External News Source October 11, 2012 Industry

The city of Minneapolis has altered the way it will handle emergency calls after up to six people who called 9-1-1 during last month’s shooting rampage at Accent Signage Systems didn’t reach operators.

The city knows of at least four people and possibly as many as six who called 9-1-1 during the incident but hung up when no one answered, said Heather Hunt, the city’s director of emergency communications.

That’s one of the reasons why, starting this week, callers to 9-1-1 who do not get an operator within 10 seconds will hear a recorded message telling them to stay on the line until an operator is available. The message is repeated in Spanish.

No one has faulted the police for its response to the Sept. 27 shootings by Andrew Engeldinger, who responded to his termination from the sign factory that day by killing five people, wounding three and taking his own life.

Sixteen calls about the shooting came into the 9-1-1 center, and police were on the scene 5 1/2 minutes after the first call, Hunt said. That compares with an average response time of 8 minutes 13 seconds for the highest-priority calls in 2011, Hunt said.

According to police reports, Laura Ventura, a receptionist at Accent Signage, heard gunshots and saw a wounded manager emerge from his office and tell her to call 9-1-1. But she hung up before her call could be answered.

Another employee, Battites Wesley, tried and failed to get through to 9-1-1 after watching Engeldinger kill a UPS driver and critically injure his supervisor.

Hunt said that six operators and seven dispatchers were on duty the afternoon of Sept. 27, a normal contingent for that time of day. The window of 4 to 5 p.m. window is typically the busiest for Minneapolis 9-1-1, receiving an average of 100 calls, she said, and that Thursday was no different.

“There was a violent domestic in progress in the South Side of the city that overlapped the incident,” Hunt said. “We had a car driving around with a woman on the hood of the car, a theft from a car in progress … an out-of-control teenager in school. We had shots fired in another area of the city … someone calling about their car being stolen. … ”

“We had the news media calling in the middle of this and other administrative calls,” she said.

The six operators answering the calls were joined by three dispatchers and two supervisors, Hunt said.

The first call from Accent Signage came in at 4:33 p.m. but the caller hung up after three seconds. A hangup automatically triggers a callback, but the operator got an answering machine. That triggers a second protocol: If 9-1-1 can’t reach the caller, a police patrol car is dispatched.
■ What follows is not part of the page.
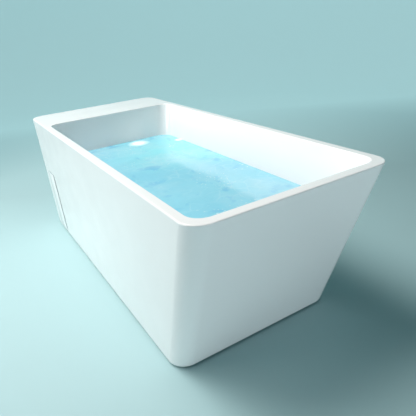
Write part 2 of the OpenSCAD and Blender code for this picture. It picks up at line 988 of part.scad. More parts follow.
module hose_nuts() {
    nut_l = 16;
    color("lightgray") {
        at_overflow()
            translate([0, overflow_spigot_end + nut_l / 2, overflow_spigot_z])
                rotate([90, 0, 0])
                    grip_nut(13.5, spigot_r + slip_fit, nut_l);
        translate([tee_x, branch_end - nut_l / 2, waste_z])
            rotate([-90, 0, 0])
                grip_nut(15, spigot_r + slip_fit, nut_l);
    }
}

// ---------- service hatch ----------

// Ring bonded behind the opening, with two lugs for the hinge pins and a tab for the magnet.
module hatch_frame() {
    color(pipe_white)
        at_hatch()
            difference() {
                union() {
                    hatch_plate(
                        hatch_w + 2 * frame_border, hatch_h + 2 * frame_border, frame_corner_r, frame_back, frame_face
                    );
                    for (side = [0, 1])
                        mirror([0, 0, side])
                            translate([pivot_u - 6, pivot_v - 6, lug_low])
                                cube([12, frame_face - pivot_v + 6, lug_high - lug_low]);
                    translate([-hatch_w / 2 - 8, frame_back - 3, -20])
                        cube([26, 3, 40]);
                    translate([-hatch_w / 2 - 8, frame_back - 3, -20])
                        cube([7, 4, 40]);
                }
                hatch_plate(hatch_w, hatch_h, hatch_corner_r, frame_back, cut);
                translate([pivot_u, pivot_v, -lug_high - cut])
                    cylinder(r = pivot_pin_r + run_fit, h = 2 * (lug_high + cut));
            }
}

// Door panel with a hinge ear near each end.
module hatch_door() {
    color(acrylic)
        at_hatch()
            difference() {
                union() {
                    hatch_plate(2 * door_half_w, 2 * door_half_h, 6, door_back, door_proud);
                    for (side = [0, 1])
                        mirror([0, 0, side]) {
                            translate([pivot_u, pivot_v, ear_low])
                                cylinder(r = ear_r, h = ear_high - ear_low);
                            translate([pivot_u - ear_r, pivot_v, ear_low])
                                cube([2 * ear_r, door_back - pivot_v + 1, ear_high - ear_low]);
                        }
                }
                translate([pivot_u, pivot_v, -ear_high - cut])
                    cylinder(r = pivot_pin_r + run_fit, h = 2 * (ear_high + cut));
            }
}

module hatch_pins() {
    color(zinc)
        at_hatch()
            for (side = [0, 1])
                mirror([0, 0, side])
                    translate([pivot_u, pivot_v, ear_low - cut])
                        cylinder(r = pivot_pin_r, h = lug_high - ear_low + cut);
}

module hatch_magnet() {
    color("dimgray")
        at_hatch()
            translate([-hatch_w / 2 + 5, frame_back, 1 - catch_h / 2])
                cube([catch_w, 4.2, catch_h - 2]);
}

module hatch_strike() {
    color(zinc)
        at_hatch()
            translate([-hatch_w / 2 + 5, door_back - strike_t, -catch_h / 2])
                cube([catch_w + 2, strike_t, catch_h]);
}

basin();
outer_skirt();
base_board();
rail(1);  // rail_left
rail(-1);  // rail_right
crossbar(bar_x[0]);  // crossbar_head
crossbar(bar_x[1]);  // crossbar_middle
crossbar(bar_x[2]);  // crossbar_tap
tube_end_caps();
board_screws();
frame_bolts();
skirt_stays();
foot_stud(1);  // foot_stud_1
foot_stud(2);  // foot_stud_2
foot_stud(3);  // foot_stud_3
foot_stud(4);  // foot_stud_4
foot_stud(5);  // foot_stud_5
foot_stud(6);  // foot_stud_6
foot_pad(1);  // foot_pad_1
foot_pad(2);  // foot_pad_2
foot_pad(3);  // foot_pad_3
foot_pad(4);  // foot_pad_4
foot_pad(5);  // foot_pad_5
foot_pad(6);  // foot_pad_6
foot_lock_nuts();
drain_flange();
drain_gasket();
drain_washer();
drain_nut();
plug_cap();
plug_seal();
plug_stem();
plug_cartridge();
plug_spring();
waste_elbow();
waste_tee();
trap_body();
trap_insert();
trap_lid();
trap_lid_seal();
outlet_pipe();
slip_nuts();
overflow_cover();
overflow_screw();
overflow_front_seal();
overflow_body();
overflow_rear_seal();
overflow_hose();
hose_nuts();
hatch_frame();
hatch_door();
hatch_pins();
hatch_magnet();
hatch_strike();
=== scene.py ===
"""Looks of the freestanding bathtub: smooth acrylic shells, bath water, chrome, pipework and frame."""

import json
import math

import bpy
from mathutils import Matrix, Vector, noise


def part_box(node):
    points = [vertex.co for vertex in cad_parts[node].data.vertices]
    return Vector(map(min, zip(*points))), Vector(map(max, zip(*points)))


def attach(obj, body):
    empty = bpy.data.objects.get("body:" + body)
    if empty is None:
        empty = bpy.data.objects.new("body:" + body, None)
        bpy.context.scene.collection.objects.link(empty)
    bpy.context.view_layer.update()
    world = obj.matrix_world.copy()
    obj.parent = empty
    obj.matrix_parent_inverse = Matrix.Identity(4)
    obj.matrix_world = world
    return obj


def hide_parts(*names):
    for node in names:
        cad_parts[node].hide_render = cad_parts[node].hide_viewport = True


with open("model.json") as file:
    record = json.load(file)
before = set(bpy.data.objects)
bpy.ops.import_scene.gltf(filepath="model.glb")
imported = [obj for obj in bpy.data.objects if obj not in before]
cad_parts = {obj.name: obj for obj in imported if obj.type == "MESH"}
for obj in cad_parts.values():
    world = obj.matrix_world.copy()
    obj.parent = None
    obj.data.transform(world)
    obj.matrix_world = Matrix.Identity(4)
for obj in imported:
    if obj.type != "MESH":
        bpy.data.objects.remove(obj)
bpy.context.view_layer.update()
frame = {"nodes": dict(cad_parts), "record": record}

# ---------- driving dimensions, in metres, as in the CAD ----------

BATH_L = 1.700
BATH_W = 0.700
RIM_Z = 0.610
SHELL_T = 0.005
RIM_T = 0.006
END_LEAN = 0.221
SIDE_LEAN = 0.019
CORNER_R = 0.063
FLOOR_GAP = 0.006
LIP_W = 0.020
LIP_T = 0.004

RIM_ROUND = 0.005        # radius of the rim's outer edge
MOUTH_ROUND = 0.003      # radius of the rim's inner edge
RIM_SIDE = 0.0305
RIM_HEAD = 0.0345
LEDGE_W = 0.281
MOUTH_R = 0.048
FOOT_R = 0.110
FLOOR_ROUND = 0.060
BASIN_FLOOR = 0.110
SIDE_SLOPE = 0.186       # the slopes say how far each inner wall leans in for each metre of depth
TAP_SLOPE = 0.131
BACK_SLOPE = 0.424

WATER_Z = 0.449
DRAIN_X = 0.380
DRAIN_HOLE_R = 0.0255
OVERFLOW_DROP = 0.110
OVERFLOW_HOLE_R = 0.026

HATCH_X = 0.680
HATCH_Z = 0.183
HATCH_W = 0.116
HATCH_H = 0.314
HATCH_CORNER_R = 0.008
DOOR_PROUD = 0.002
DOOR_T = 0.004
DOOR_CORNER_R = 0.006
DOOR_GAP_SIDE = 0.0035
DOOR_GAP_END = 0.0015

EDGE_Z = RIM_Z - RIM_ROUND
SIDE_TILT = math.atan(SIDE_LEAN / EDGE_Z)
WALL_LEAN = math.atan(SIDE_SLOPE)
DOOR_HALF_W = HATCH_W / 2 - DOOR_GAP_SIDE
DOOR_HALF_H = HATCH_H / 2 - DOOR_GAP_END
DOOR_BACK = DOOR_PROUD - DOOR_T

CORNER_STEPS = 20
BEND_STEPS = 14
EDGE_STEPS = 6           # steps round each small edge of the rim
SMOOTH_ANGLE = 35.0      # edges sharper than this many degrees stay sharp
GUARD = 0.008            # a flat strip beside each round corner, which keeps its shading off the flat walls
ON_AXIS = 1e-6           # a radius below this is on the axis of a turned piece
CUT_REACH = 0.02         # how far a cutter reaches on both sides of the wall that it cuts


# ---------- camera ----------

def make_camera():
    """The main view: from above the raked end's left corner, with a little roll."""
    data = bpy.data.cameras.new("camera")
    data.lens = 37.65
    data.sensor_width = 36.0
    data.shift_x = 0.0094
    data.shift_y = -0.0158
    camera = bpy.data.objects.new("camera", data)
    camera.location = (-1.6135, 0.7470, 1.0498)
    camera.rotation_euler = [math.radians(a) for a in (66.542, 4.419, -121.799)]
    bpy.context.scene.collection.objects.link(camera)
    bpy.context.scene.camera = camera


make_camera()


# ---------- mesh helpers ----------

def add_piece(name, points, faces, smooth_angle=SMOOTH_ANGLE):
    """A mesh object with smooth shading and sharp edges above smooth_angle degrees."""
    mesh = bpy.data.meshes.new(name)
    mesh.from_pydata([tuple(p) for p in points], [], faces)
    mesh.validate()
    mesh.update()
    piece = bpy.data.objects.new(name, mesh)
    bpy.context.scene.collection.objects.link(piece)
    shade(piece, smooth_angle)
    return piece


def shade(piece, smooth_angle=SMOOTH_ANGLE):
    """Smooth shading, with sharp edges above smooth_angle degrees."""
    mesh = piece.data
    mesh.polygons.foreach_set("use_smooth", [True] * len(mesh.polygons))
    mesh.set_sharp_from_angle(angle=math.radians(smooth_angle))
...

The same person who had hung up called back and hung up again after 24 seconds.

A second call to 9-1-1 came in at 4:34 p.m. but the caller hung up after 12 seconds, before the call was answered. A third caller, also at 4:34 p.m., was transferred from the State Patrol and answered by operators after 21 seconds. A woman told operators there was a shooting at her husband’s workplace.

An operator stayed on the call for five minutes. “That was a very difficult call,” Hunt said, “because the woman is thinking her husband is shot inside the workplace.”
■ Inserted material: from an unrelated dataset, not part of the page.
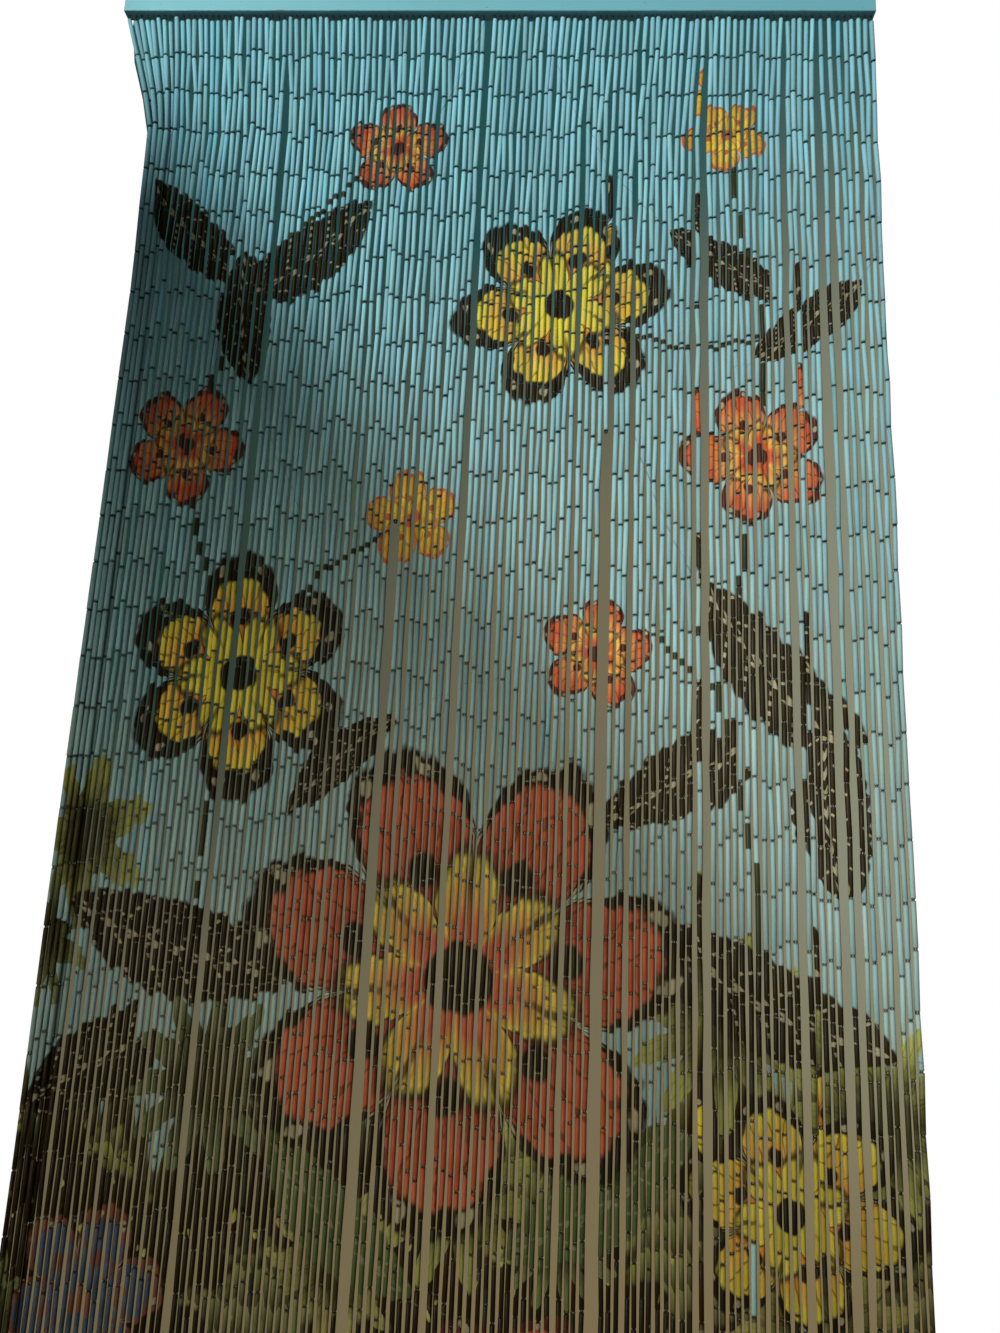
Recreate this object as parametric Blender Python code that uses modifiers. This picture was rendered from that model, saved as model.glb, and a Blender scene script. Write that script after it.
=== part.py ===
# Bead curtain: strands of tube beads that hang from a painted wooden bar.
# Metres, +Z up, +X along the bar, and the curtain's front faces -Y.
# The origin is the centre of the bar's top face, where it meets the head of a doorway.

import math
import random

import bmesh
import bpy

# The bar
BAR_LENGTH = 0.900
BAR_DEPTH = 0.015
BAR_HEIGHT = 0.025
BAR_EDGE = 0.001  # radius of its eased edges
FIT_GAP = 0.0003  # between pieces that meet

# The strands and the narrow strip that their roots are fused into
STRAND_COUNT = 118
STRAND_SIDE = 0.0044  # side of a strand's square section
STRIP_HEIGHT = 0.002
STRIP_END = 0.001  # of the strip past its end strands
ROOT_LEFT = -0.446  # the first strand's middle at the strip
ROOT_RIGHT = 0.446  # the last strand's middle at the strip
BEAD_PITCH = 0.0533  # from joint to joint
BEAD_COUNT = 37  # beads on a whole strand
LENGTH_SPREAD = 0.006  # most that a strand is longer or shorter than the rest

# Where the strands hang, once they have left the strip
HANG_LEFT = -0.3945
HANG_RIGHT = 0.4445
BUNCH_COUNT = 8  # strands pushed together at the left, in two layers
BUNCH_PITCH = 0.00295
LAYER_OFFSET = 0.0027  # how far a layer stands before or behind the middle
LAYER_DROP = 0.04  # below this the layers stand apart in full
UNEVEN = 0.0005  # how far a strand's own place is off the even one
SWAY = 0.0005  # how far a strand strays sideways as it hangs
SWAY_IN_BUNCH = 0.3  # share of that in the bunch, where there is less room
DEPTH_SPREAD = 0.0011  # how far a strand stands before or behind the middle
SEED = 11

# Gaps that are wider than the rest: the strand on the gap's left,
# and what is added to it at the strip and where the strands hang
WIDE_GAPS = (
    (26, 0.0000, 0.0040),
    (42, 0.0010, 0.0020),
    (49, 0.0020, 0.0020),
    (51, 0.0020, 0.0020),
    (58, 0.0060, 0.0055),
    (63, 0.0000, 0.0020),
    (74, 0.0010, 0.0030),
    (79, 0.0000, 0.0030),
    (82, 0.0020, 0.0025),
    (89, 0.0020, 0.0010),
    (91, 0.0000, 0.0030),
    (92, 0.0000, 0.0065),
    (99, 0.0010, 0.0020),
    (104, 0.0000, 0.0055),
    (109, 0.0015, 0.0070),
    (110, 0.0030, 0.0040),
    (111, 0.0025, 0.0020),
    (112, 0.0010, 0.0010),
    (114, 0.0010, 0.0020),
)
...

Hunt said that about a year ago the city decided to drop the message that told 9-1-1 callers not to hang up because it didn’t seem to make any difference. Also some callers disliked getting a recording, she said.

“I think the volume of calls we received during this incident was very high and I think if we had the recording on, we might have had a few callers that would not hang up,” she said. “Only time will tell whether it will make a difference.”

Other changes are in the works. In the next three years, the city plans to introduce a system that can route calls from a particular area into a single queue, where they could be handled by a special-incident dispatcher, Hunt said. Another possibility with the new system would be to allow other jurisdictions to answer the city’s 9-1-1 calls if it’s overwhelmed. But that requires technology that would allow other cities to dispatch Minneapolis police calls, which is not in place.

Budget cuts have reduced 9-1-1 staffing. The Emergency Services Department has 78 employees, including 64 operators and dispatchers, who maintain a 24/7 operation year-round, Hunt said. In 2004, the department had 91.5 employees.

The department initially asked Mayor R.T. Rybak to increase its staff by five but because of budget considerations scaled back its request. It asked for a budget increase that could add two employees.

“I would like to have additional staff, but I am also sensitive to the budget situation in the city,” Hunt said. “My sense is even if we had three or five more people working, we would still have people waiting longer than they would like to get their calls answered.”